The counter-read is that officials overcompensated, that Mexico-South Africa was a freak, and that by the knockout rounds the refereeing will revert. That is plausible. It is also worth noting that the red cards were not, in the main, for violent conduct — they were for the professional fouls that FIFA has been signalling it wants out of the game. The pattern, if it holds, is intentional.
What the crowd did
A less-covered element of opening night was the change in jersey. The Indian Express's Day 1 recap noted that Haiti, in the late kickoff, were obliged to change kits at half-time after a colour clash. The kind of detail that sounds trivial until you consider what it says about the logistics of a 48-team tournament spread across the United States, Mexico and Canada: the supply chains, the kit coordinators, the rulebook contingencies. The fact that it came up on Day 1 is a small omen of the small failures a tournament this large will produce.
But the Azteca crowd was not a logistics story. It was a political one. Mexico has spent the last decade arguing, in venues that are not sporting, that it is a global cultural power deserving of a more prominent seat — and in venues that are sporting, it has spent the last two cycles failing to make the knockout rounds. The opening-night win does not solve the deeper problem, but it does restore the mood music. The Indian Express's tone, which can be sceptical of Latin American football in equal measure, was genuinely moved. That tells you something about what the stadium produced.

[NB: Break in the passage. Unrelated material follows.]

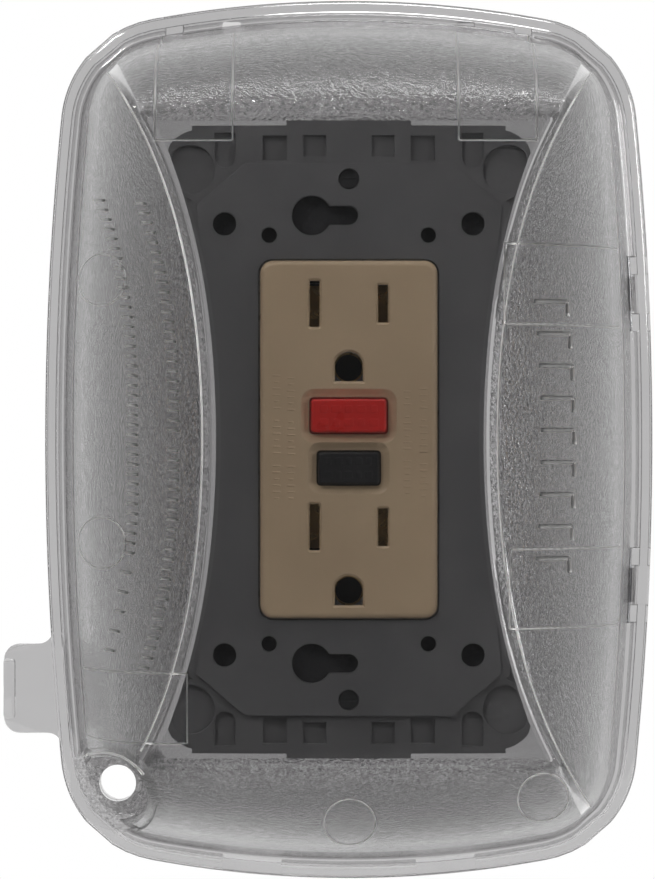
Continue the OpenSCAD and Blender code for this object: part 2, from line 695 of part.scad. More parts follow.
module toroid_case() color([0.16, 0.16, 0.18]) difference() {
    bar_y(0, toroid_z, 9.4, board_back, board_back + 6.6);
    ring_y(0, toroid_z, 8.5, 4.5, board_back - 1, board_back + 5.8);
    bar_y(0, toroid_z, 3.6, 0, 40);
}

module toroid(front) translate([0, front, toroid_z]) rotate([90, 0, 0]) rotate_extrude()
    translate([6.5, 0]) rounded(3.5, 2.4, 0.7);
module sense_toroid() color([0.62, 0.30, 0.12]) toroid(board_back + 1.5);
module grounding_toroid() color([0.62, 0.30, 0.12]) toroid(board_back + 4.3);

// ---- side terminals: z is the row, side is -1 for neutral and 1 for hot ----
terminal_z = 17;
terminal_y = 18;
pocket_floor_x = 17.2;
module terminal_plates(side) color(side > 0 ? brass : steel) for (z = [-terminal_z, terminal_z])
    scale([side, 1, 1]) difference() {
        union() {
            block([pocket_floor_x, 12.3, z - 6.9], [pocket_floor_x + 1, 23.7, z + 6.9]);
            block([13.6, board_front - 1, z + 3.3], [pocket_floor_x, board_front, z + 6.3]);
        }
        translate([10, terminal_y, z]) rotate([0, 90, 0]) cylinder(h = 20, r = 2.05);
    }
module neutral_terminals() terminal_plates(-1);
module hot_terminals() terminal_plates(1);

module pressure_plates() color(steel) for (z = [-terminal_z, terminal_z], side = [-1, 1])
    scale([side, 1, 1]) difference() {
        block([pocket_floor_x + 1.7, 13, z - 5.5], [pocket_floor_x + 3.1, 23, z + 5.5]);
        translate([10, terminal_y, z]) rotate([0, 90, 0]) cylinder(h = 20, r = 2.2);
    }

module terminal_screws(side) for (z = [-terminal_z, terminal_z]) scale([side, 1, 1]) difference() {
    union() {
        translate([pocket_floor_x + 3.2, terminal_y, z]) rotate([0, 90, 0]) cylinder(h = 2, r = 3.9);
        translate([15.7, terminal_y, z]) rotate([0, 90, 0]) cylinder(h = 5, r = 2);
    }
    block([pocket_floor_x + 4.4, terminal_y - 4, z - 0.5], [pocket_floor_x + 6, terminal_y + 4, z + 0.5]);
}
module silver_screws() color(steel) terminal_screws(-1);
module brass_screws() color(brass) terminal_screws(1);

// ---- rear housing ----
wall_t = 1.6;
module rear_housing() color([0.86, 0.85, 0.82]) difference() {
    slab(middle_back, body_depth) rounded(body_w, body_h, 1.6);
    // Room inside, between the four screw pockets and round the four posts
    difference() {
        slab(middle_back - 1, body_depth - wall_t) rounded(body_w - 2 * wall_t, body_h - 2 * wall_t, 1);
        for (z = [-terminal_z, terminal_z], side = [-1, 1]) scale([side, 1, 1])
            block([pocket_floor_x - wall_t, 10.4, z - 8.8], [body_w, body_depth, z + 8.8]);
        for (x = [-post_x, post_x], z = [-post_z, post_z]) bar_y(x, z, 2.6, 0, body_depth);
    }
    for (z = [-terminal_z, terminal_z], side = [-1, 1]) scale([side, 1, 1]) {
        block([pocket_floor_x, 12, z - 7.2], [body_w, 24, z + 7.2]);
        block([10, board_front - 1.1, z + 3.2], [pocket_floor_x + 1, board_front + 0.1, z + 6.4]);
        translate([10, terminal_y, z]) rotate([0, 90, 0]) cylinder(h = 20, r = 2.3);
    }
    for (x = [-post_x, post_x], z = [-post_z, post_z]) {
        bar_y(x, z, 1.3, 0, 40);
        bar_y(x, z, 2.2, body_depth - 1.2, 40);
    }
    // Push-in wire holes by each terminal
    for (x = [-19.2, 19.2], z = [-terminal_z, terminal_z], dz = [-4.3, 4.3])
        bar_y(x, z + dz, 1.3, 20, 40);
}

module assembly_screws() color(steel) for (x = [-post_x, post_x], z = [-post_z, post_z]) difference() {
    union() {
        bar_y(x, z, 2.1, body_depth - 1.2, body_depth);
        bar_y(x, z, 1.1, face_back + 0.6, body_depth - 1.2);
    }
    block([x - 1.4, body_depth - 0.6, z - 0.3], [x + 1.4, body_depth + 1, z + 0.3]);
    block([x - 0.3, body_depth - 0.6, z - 1.4], [x + 0.3, body_depth + 1, z + 1.4]);
}

lid();
base_frame();
wall_gasket();
mounting_plate();
device_gasket();
hinge_pins();
plate_screws();
face();
reset_button();
reset_post();
reset_spring();
test_button();
test_leaf();
yoke();
ground_contacts();
ground_screw();
box_screws();
screw_retainers();
middle_housing();
neutral_contact();
hot_contact();
moving_contacts();
contact_carriage();
latch_plate();
solenoid_plunger();
plunger_spring();
solenoid_bobbin();
solenoid_coil();
solenoid_frame();
circuit_board();
board_components();
toroid_case();
sense_toroid();
grounding_toroid();
neutral_terminals();
hot_terminals();
pressure_plates();
silver_screws();
brass_screws();
rear_housing();
assembly_screws();
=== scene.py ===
import json
import math

import bmesh
import bpy
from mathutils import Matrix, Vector


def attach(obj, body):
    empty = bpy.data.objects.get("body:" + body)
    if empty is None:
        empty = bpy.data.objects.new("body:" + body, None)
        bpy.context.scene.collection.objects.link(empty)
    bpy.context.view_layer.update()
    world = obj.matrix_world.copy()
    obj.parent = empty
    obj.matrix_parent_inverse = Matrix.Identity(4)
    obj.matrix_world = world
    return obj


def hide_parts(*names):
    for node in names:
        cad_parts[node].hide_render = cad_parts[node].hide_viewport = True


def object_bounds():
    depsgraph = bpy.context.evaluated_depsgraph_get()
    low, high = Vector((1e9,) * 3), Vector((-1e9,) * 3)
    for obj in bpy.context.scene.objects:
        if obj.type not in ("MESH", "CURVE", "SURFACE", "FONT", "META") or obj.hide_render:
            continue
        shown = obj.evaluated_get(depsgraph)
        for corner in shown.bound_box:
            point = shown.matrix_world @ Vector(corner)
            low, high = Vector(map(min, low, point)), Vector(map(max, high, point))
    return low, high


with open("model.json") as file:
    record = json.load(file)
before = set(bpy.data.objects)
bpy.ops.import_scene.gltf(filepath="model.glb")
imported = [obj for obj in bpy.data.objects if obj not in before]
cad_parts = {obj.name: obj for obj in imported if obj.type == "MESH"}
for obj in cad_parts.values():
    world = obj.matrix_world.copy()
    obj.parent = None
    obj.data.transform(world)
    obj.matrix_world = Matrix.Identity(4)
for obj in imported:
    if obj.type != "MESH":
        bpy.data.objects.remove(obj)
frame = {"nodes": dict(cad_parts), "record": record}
CAD_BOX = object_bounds()
MM = 0.001


# ---------------------------------------------------------------- materials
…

The framing we are about to live inside
For the next month, the 2026 World Cup will be covered, in the English-language press, as a North American story. The venues are in Dallas, Miami, Los Angeles, Toronto, Vancouver, Atlanta, Houston, New York, Philadelphia, Seattle, Kansas City, San Francisco, and Mexico City. The immigration politics, the broadcast rights, the corporate sponsorships, are all North American.
That is the wrong frame. The Indian Express — covering the tournament from New Delhi, in a country that has not qualified — is closer to the right one. The 48-team format, the timing slots that prioritise European prime time, the streaming deals that determine which audiences see which matches, are all decisions made in the global North about a global South sport. The opening night was won, and watched, in Mexico. The rest of the tournament will increasingly be narrated from places that did not qualify.

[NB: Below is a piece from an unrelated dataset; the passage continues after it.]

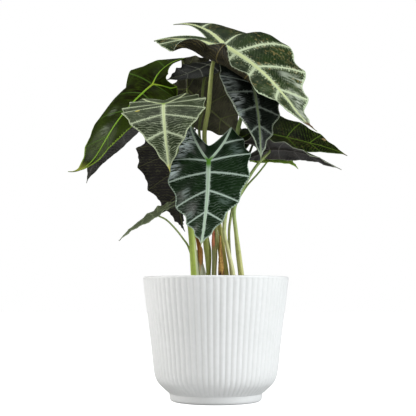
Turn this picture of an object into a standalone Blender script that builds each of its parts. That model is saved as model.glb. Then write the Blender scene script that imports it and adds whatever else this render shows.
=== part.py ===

That is the structural pattern worth naming plainly. Football's centre of gravity is south of the equator and east of the Atlantic. The broadcasting and commercial centre of gravity is north and west. The two have always been in tension; the 2026 World Cup is the first one where the imbalance is built into the schedule.
Stakes for the next thirty days
The serious question is not whether Mexico's opener was a one-off. It is whether a tournament that begins with a 2-0 home win, three red cards and a stadium the size of a small city will read, by 19 July, as a celebration of the game's global spread, or as a stress test of how much football the North American infrastructure can absorb. The first answer benefits everyone — Mexico, FIFA, the global viewing public. The second answer benefits no one except the consultants who will be paid to write the post-mortem.
The Indian Express's coverage, and the wire copy it sits inside, will give us a clear picture of which way the wind is blowing by the end of the group stage. For now, the signal from Mexico City is that the home crowd intends to matter.
This publication framed opening night around what the stadium did, not what the broadcast cut away showed. The wire consensus, in the hours after full time, ran the other way.